Obama, an Illinois Democrat, also wants a quick end to the war. On Friday, he said: ""We still don't have a good answer to the question posed by Sen. (John) Warner the last time Gen. Petraeus appeared: How has this effort in Iraq made us safer and how do we expect it will make us safer in the long run?"
By far the worst framing is done by Carl Levin, speaking about the surge.
"In my judgment, it's too rosy, but there are parts of it that are not so rosy, and both pieces need to be declassified," Sen. Carl Levin said, pointing in particular to the portion of the report describing Iraq's political progress.
Levin also likes to blame the Iraqi government for the problems in Iraq. It's actually a fairly common line, with prominent Democrats undercutting a coherent message.
"We saw a meaningful reduction in violence, and that presented an opportunity to build up national reconciliation that was the underlying premise of the surge," said Representative Howard L. Berman, Democrat of California and chairman of the House Foreign Affairs Committee. "It seems that the Iraqis have largely frittered it away."
Republicans, meanwhile, see this week as an opportunity to push their message about winning in Iraq. Here's what Republicans are planning.
On the Republican side, a veterans group tied to the party is planning a rally near the Senate, while House Republicans are coordinating with conservative bloggers and will invite conservative radio commentators to broadcast from Washington.
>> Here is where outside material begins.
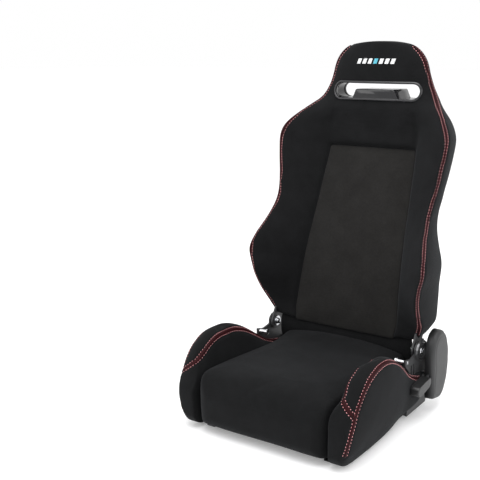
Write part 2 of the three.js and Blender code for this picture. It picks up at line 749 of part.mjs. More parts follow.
function sinuousSpring(x) {
  const from = RAIL_FRONT + 14;
  const to = RAIL_REAR - 24;
  const bends = 12;
  const z = RAIL_HEIGHT / 2 + CROSS_TUBE_R + SPRING_WIRE_R + 1;
  const points = [new THREE.Vector3(x, from, z)];
  for (let i = 1; i < bends; i++) {
    const side = i % 2 ? 1 : -1;
    points.push(new THREE.Vector3(x + side * 16, lerp(from, to, i / bends), z));
  }
  points.push(new THREE.Vector3(x, to, z));
  return tube(points, SPRING_WIRE_R, 5, 34);
}

const COVER_SCREWS = [
  [190, 48],
  [226, 78],
];
const PAWL_PIN = [230, 121];
const STAY_BOLT = [96, 157];

function lowerPlate(left) {
  const outline = [
    [HINGE_Y - 66, SHELF_LOW],
    [HINGE_Y + 44, SHELF_LOW],
    [HINGE_Y + 68, 70],
    [HINGE_Y + 70, 122],
    [HINGE_Y + 62, 134],
    ...Array.from({ length: 9 }, (_, i) => {
      const a = radians(lerp(-10, 190, i / 8));
      return [HINGE_Y + LUG_R * Math.cos(a), HINGE_Z + LUG_R * Math.sin(a)];
    }),
    [HINGE_Y - 50, 158],
    [STAY_BOLT[0] - 8, STAY_BOLT[1] + 8],
    [STAY_BOLT[0] - 8, STAY_BOLT[1] - 8],
    [HINGE_Y - 60, 128],
  ];
  const screwHoles = left ? COVER_SCREWS.map(([y, z]) => [y, z, 2.6]) : [];
  const pinHole = left ? [[...PAWL_PIN, 4.5]] : [];
  const holes = [
    [HINGE_Y, HINGE_Z, PIVOT_R + RUNNING],
    [...STAY_BOLT, 4 + RUNNING],
    ...screwHoles,
    ...pinHole,
  ];
  const wall = plate(outline, LOWER_IN, LOWER_OUT, holes);
  const y0 = HINGE_Y - 64;
  const y1 = HINGE_Y + 18;
  const shelf = box([RAIL_OUT + AIR, y0, SHELF_LOW], [LOWER_IN + 1, y1, SHELF_LOW + 3]);
  const tab = box([RAIL_OUT + AIR, y0, SHELF_LOW], [RAIL_OUT + 3, y1, RAIL_HEIGHT - 3]);
  const tabHoles = PLATE_BOLTS_Y.map((y) => rod(RAIL_OUT, RAIL_OUT + 5, y, PLATE_BOLT_Z, 4.4, 12));
  const rib = box([LOWER_OUT - 1, HINGE_Y - 48, 60], [LOWER_OUT + 2.5, HINGE_Y - 42, 140]);
  return cut(join(wall, shelf, tab, rib, rib.clone().translate(0, 14, 0)), ...tabHoles);
}

function spiralSpring() {
  const turns = 2.6;
  const steps = 52;
  const wall = 1.6;
  const ring = (grow) =>
    Array.from({ length: steps + 1 }, (_, i) => {
      const a = (2 * Math.PI * turns * i) / steps;
      const r = 14 + (15 * i) / steps + grow;
      return [HINGE_Y + r * Math.cos(a), HINGE_Z + r * Math.sin(a)];
    });
  const outline = [...ring(0), ...ring(wall).reverse()];
  return plate(outline, LOWER_OUT + 3.4, LOWER_OUT + 8.4);
}

// The recliner cover: a D-shaped tray, open towards the seat, with two screw posts and a mouth
// for the lever.
function reclinerCover() {
  const outline = (inset) => {
    const shape = new THREE.Shape();
    shape.moveTo(HINGE_Y + 2 + inset, 34 + inset);
    shape.lineTo(HINGE_Y + 52, 28 + inset);
    shape.quadraticCurveTo(HINGE_Y + 90 - inset, 44 + inset, HINGE_Y + 96 - inset, 104);
    shape.quadraticCurveTo(HINGE_Y + 98 - inset, 176, HINGE_Y + 60, 212 - inset);
    shape.quadraticCurveTo(HINGE_Y + 38, 224 - inset, HINGE_Y + 14 + inset, 206 - inset);
    shape.quadraticCurveTo(HINGE_Y - 8 + inset, 190, HINGE_Y - 3 + inset, 150);
    return shape.getPoints(6).map((p) => [p.x, p.y]);
  };
  const outerRing = (x, inset) => outline(inset).map(([y, z]) => [x, y, z]);
  const flat = ([, y, z]) => new THREE.Vector2(y, z);
  const outside = loft(
    [
      outerRing(COVER_IN, 0),
      outerRing(COVER_OUT - 8, 1),
      outerRing(COVER_OUT - 2.5, 3.5),
      outerRing(COVER_OUT, 8),
    ],
    flat,
  );
  const inside = loft(
    [outerRing(COVER_IN - 1, COVER_WALL), outerRing(COVER_OUT - COVER_WALL, 6)],
    flat,
  );
  const posts = COVER_SCREWS.map(([y, z]) => rod(LOWER_OUT + AIR, COVER_OUT - 2, y, z, 6, 14));
  const bores = COVER_SCREWS.map(([y, z]) => rod(LOWER_OUT - 1, COVER_OUT - 10, y, z, 2.4, 12));
  const mouth = box(
    [COVER_IN - 2, LEVER_Y - 60, LEVER_Z - 26],
    [COVER_OUT - 5, LEVER_Y + 4, LEVER_Z + 44],
  );
  return cut(join(cut(outside, inside), ...posts), ...bores, mouth);
}

// A screw or bolt along X: head from x0 outwards, shank inwards.
const screw = (x0, headR, headH, shankR, shankL, y, z, sides = 12) =>
  turned(
    [
      [x0 - shankL, 0],
      [x0 - shankL, shankR],
      [x0, shankR],
      [x0, headR],
      [x0 + headH, headR * 0.9],
      [x0 + headH, 0],
    ],
    y,
    z,
    sides,
  );

function buildBase() {
  addPair(base, "side_rail", sideRail(), FINISH.blackSteel);
  const between = RAIL_IN - AIR;
  const tubeZ = RAIL_HEIGHT / 2;
  const front = rod(-between, between, RAIL_FRONT + 16, tubeZ, CROSS_TUBE_R, 18);
  const rear = rod(-between, between, RAIL_REAR - 26, tubeZ, CROSS_TUBE_R, 18);
  add(base, "front_cross_tube", front, FINISH.blackSteel);
  add(base, "rear_cross_tube", rear, FINISH.blackSteel);
  const braceLips = [-1, 1].map((side) =>
    box([-between, side * 22 - 1.5, 0], [between, side * 22 + 1.5, 14]),
  );
  const brace = join(box([-between, -22, 0], [between, 22, 3]), ...braceLips);
  add(base, "centre_brace", brace, FINISH.blackSteel);
  [-1.5, -0.5, 0.5, 1.5].forEach((k, i) => {
    add(base, `seat_spring_${i + 1}`, sinuousSpring((k * RAIL_IN) / 2), FINISH.springSteel);
  });
  add(base, "cushion_pad", cushionPad(), FINISH.cloth);
  addPair(base, "cushion_wing", cushionWing(), FINISH.cloth);
  addPair(base, "wing_tail", wingTail(), FINISH.cloth);

  add(base, "lower_plate_left", lowerPlate(true), FINISH.blackSteel);
  add(base, "lower_plate_right", mirrored(lowerPlate(false)), FINISH.blackSteel);
  PLATE_BOLTS_Y.forEach((y, i) => {
    const bolt = screw(RAIL_OUT + 3 + AIR, 7, 4.5, 4, 14, y, PLATE_BOLT_Z);
    addPair(base, `rail_bolt_${i + 1}`, bolt, FINISH.zincSteel);
  });
  const hingeHalf = LOWER_IN - AIR;
  const hingeTube = rod(-hingeHalf, hingeHalf, HINGE_Y + 38, HINGE_Z - 63, HINGE_TUBE_R, 18);
  add(base, "hinge_cross_tube", hingeTube, FINISH.zincSteel);

  const pivot = screw(LOWER_OUT + AIR, 11, 7, PIVOT_R, LOWER_OUT - ARM_IN + 8, HINGE_Y, HINGE_Z, 20);
  addPair(base, "pivot_bolt", pivot, FINISH.zincSteel);
  const bushHole = rod(ARM_IN - 3, LOWER_IN, HINGE_Y, HINGE_Z, PIVOT_R + RUNNING);
  const bushBody = turned(
    [
      [ARM_IN - 2, 0],
      [ARM_IN - 2, PIVOT_R + 6],
      [ARM_IN - AIR, PIVOT_R + 6],
      [ARM_IN - AIR, PIVOT_R + BUSH_WALL],
      [LOWER_IN - AIR, PIVOT_R + BUSH_WALL],
      [LOWER_IN - AIR, 0],
    ],
    HINGE_Y,
    HINGE_Z,
  );
  addPair(base, "pivot_bush", cut(bushBody, bushHole), FINISH.zincSteel);
  const stayHead = [
    [WING_IN + 9, 0],
    [WING_IN + 9, 7.5],
    [WING_IN + 15, 7.5],
    [WING_IN + 15, 4],
    [LOWER_OUT + 2, 4],
    [LOWER_OUT + 2, 0],
  ];
  addPair(base, "stay_bolt", turned(stayHead, ...STAY_BOLT, 12), FINISH.zincSteel);
  add(base, "recline_spring", spiralSpring(), FINISH.springSteel);
  add(base, "recliner_cover", reclinerCover(), FINISH.plastic);
  COVER_SCREWS.forEach(([y, z], i) => {
    const length = LOWER_OUT - LOWER_IN + 6;
    add(base, `cover_screw_${i + 1}`, coverScrew(y, z, length), FINISH.zincSteel);
  });
  const pin = rod(ARM_IN - 1.5, LOWER_OUT + 4, ...PAWL_PIN, 4, 14);
  add(base, "pawl_pin", pin, FINISH.zincSteel);
}

// Driven from the seat side: its head bears on the lower plate and its thread is in the post.
const coverScrew = (y, z, length) =>
  turned(
    [
      [LOWER_IN - 3, 0],
      [LOWER_IN - 3, 5],
      [LOWER_IN - AIR, 5],
      [LOWER_IN - AIR, 2],
      [LOWER_IN + length, 2],
      [LOWER_IN + length, 0],
    ],
    y,
    z,
    12,
  );

// ---------------------------------------------------------------- lever and pawl

const LEVER_IN = COVER_IN + 9;

function buildLever() {
  const shaft = rod(LOWER_OUT + AIR, LEVER_IN + 6, LEVER_Y, LEVER_Z, 7, 18);
  add(lever, "lever_shaft", shaft, FINISH.zincSteel);
  const armEnd = LEVER_Y - 74;
  const arm = plate(link(LEVER_Y, LEVER_Z, 13, armEnd, LEVER_Z - 8, 7), LEVER_IN, LEVER_IN + 4);
  const hub = rod(LEVER_IN - 2, LEVER_IN + 8, LEVER_Y, LEVER_Z, 7 + AIR, 18);
  add(lever, "lever_arm", cut(arm, hub), FINISH.blackSteel);

  const root = LEVER_Y - 39;
  const tip = root - GRIP_LENGTH;
  const half = GRIP_HEIGHT / 2;
  const shape = new THREE.Shape();
  shape.moveTo(root, LEVER_Z - 5 + half);
  shape.lineTo(tip + 9, LEVER_Z - 13 + half);
  shape.quadraticCurveTo(tip, LEVER_Z - 14 + half, tip - 2, LEVER_Z - 16);
  shape.quadraticCurveTo(tip - 1, LEVER_Z - 16 - half, tip + 12, LEVER_Z - 15 - half);
  shape.lineTo(root, LEVER_Z - 5 - half);
  const middle = (LEVER_IN + LEVER_IN + 4) / 2;
  const body = plate(
    shape.getPoints(5).map((p) => [p.x, p.y]),
    middle - GRIP_WIDTH / 2,
    middle + GRIP_WIDTH / 2,
  );
  const gripSlot = plate(
    link(LEVER_Y, LEVER_Z, 13 + AIR, armEnd, LEVER_Z - 8, 7 + AIR),
    LEVER_IN - AIR,
    LEVER_IN + 4 + AIR,
  );
  const screwY = root - 14;
  const screwZ = LEVER_Z - 6;
  const recess = rod(LEVER_IN + 4, middle + GRIP_WIDTH, screwY, screwZ, 4 + AIR, 12);
  add(lever, "lever_grip", cut(body, gripSlot, recess), FINISH.plastic);
  const gripScrew = rod(LEVER_IN + 4 + 2 * AIR, middle + GRIP_WIDTH / 2 - 1, screwY, screwZ, 4, 12);
  add(lever, "grip_screw", gripScrew, FINISH.zincSteel);
}

function buildPawl() {
  const [pinY, pinZ] = PAWL_PIN;
  const a = radians(PAWL_ANGLE);
  const reach = SECTOR_R + 6.5;
  const tipY = HINGE_Y + reach * Math.cos(a);
  const tipZ = HINGE_Z + reach * Math.sin(a);
  const body = plate(link(pinY, pinZ, 9, tipY, tipZ, 5), ARM_IN, ARM_OUT);
  const bore = rod(ARM_IN - 1, ARM_OUT + 1, pinY, pinZ, 4 + RUNNING, 14);
  add(pawl, "lock_pawl", cut(body, bore), FINISH.springSteel);
}

buildBase();
buildBackrest();
buildLever();
buildPawl();

export default seat;
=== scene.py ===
"""A reclining racing seat: padded covers, sewn strips, fittings and finishes round its steel frame."""

import json
import logging
import math
from dataclasses import dataclass, field
from enum import Enum
from typing import Callable, Iterable, Sequence

import bmesh
import bpy
import numpy as np
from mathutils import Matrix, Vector, noise
from mathutils.bvhtree import BVHTree


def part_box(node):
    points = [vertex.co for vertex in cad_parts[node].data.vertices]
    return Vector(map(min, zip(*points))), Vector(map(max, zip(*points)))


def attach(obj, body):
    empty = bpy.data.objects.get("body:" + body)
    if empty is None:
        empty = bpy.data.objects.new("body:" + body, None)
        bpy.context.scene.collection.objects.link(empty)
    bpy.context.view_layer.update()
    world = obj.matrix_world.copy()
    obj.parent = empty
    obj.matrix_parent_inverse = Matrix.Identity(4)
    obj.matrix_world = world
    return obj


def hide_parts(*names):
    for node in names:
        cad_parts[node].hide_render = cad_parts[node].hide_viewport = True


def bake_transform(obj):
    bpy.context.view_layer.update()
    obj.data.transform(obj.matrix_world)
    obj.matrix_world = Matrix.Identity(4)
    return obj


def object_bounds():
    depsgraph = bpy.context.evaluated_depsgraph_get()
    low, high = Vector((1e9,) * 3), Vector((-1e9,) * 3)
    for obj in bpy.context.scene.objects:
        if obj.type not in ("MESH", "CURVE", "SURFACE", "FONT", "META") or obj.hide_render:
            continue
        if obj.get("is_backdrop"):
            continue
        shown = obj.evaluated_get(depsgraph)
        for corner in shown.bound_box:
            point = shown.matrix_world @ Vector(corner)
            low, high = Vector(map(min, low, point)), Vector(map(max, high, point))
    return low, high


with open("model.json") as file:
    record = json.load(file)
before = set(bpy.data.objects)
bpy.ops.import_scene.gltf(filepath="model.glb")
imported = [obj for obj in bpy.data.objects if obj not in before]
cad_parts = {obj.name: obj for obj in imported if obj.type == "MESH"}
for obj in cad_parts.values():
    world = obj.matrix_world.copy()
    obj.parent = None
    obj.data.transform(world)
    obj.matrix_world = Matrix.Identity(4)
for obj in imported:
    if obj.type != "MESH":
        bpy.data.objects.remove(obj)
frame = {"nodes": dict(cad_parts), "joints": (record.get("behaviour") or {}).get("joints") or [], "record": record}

MM = 0.001
LOG = logging.getLogger("seat")
Place = Callable[[np.ndarray, np.ndarray, np.ndarray], np.ndarray]
Number = float | np.ndarray


class Body(Enum):
    """The bodies that the pieces made here ride on."""

    BASE = "base"
    BACKREST = "backrest"
    LEVER = "lever"


class Side(Enum):
    """Which side of the seat a piece is on, as the sign of X."""

    LEFT = 1
    RIGHT = -1


# ---------------------------------------------------------------- numbers and curves


def lerp(a: Number, b: Number, k: Number) -> Number:
    """Value between a and b, for numbers or arrays."""
    return a + (b - a) * k


def ease(k: Number) -> Number:
    """Smooth step from 0 to 1 as k goes from 0 to 1."""
    k = np.clip(k, 0.0, 1.0)
    return k * k * (3 - 2 * k)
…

Republicans plan to push for new money for troops in Iraq; to highlight statements by Democrats that the troop "surge," which ended last fall, has worked; to point out some signs of political reconciliation; and to insist that troops can be removed from Iraq only when military leaders decide it is the proper time.
"The goal of the effort is not just to reinforce the message delivered by General Petraeus, but to launch a full-fledged assault on the misinformation campaign promoted by Democratic leaders who have lost every time they have tried to legislate defeat for America," said an internal strategy memo for Republican communications operatives.
It is clear that DC Democrats have several different lines of messaging going on that work against each other. Some of them want to drill into the tactics of the surge, some want to discuss larger national security questions, and some want to concede the surge worked but that the Iraqis are somehow at fault.
It's important to recognize that this is all a sideshow to the real question in front of all of us, one avoided by many of the politicians in DC. What do we do in Iraq to make our country safer?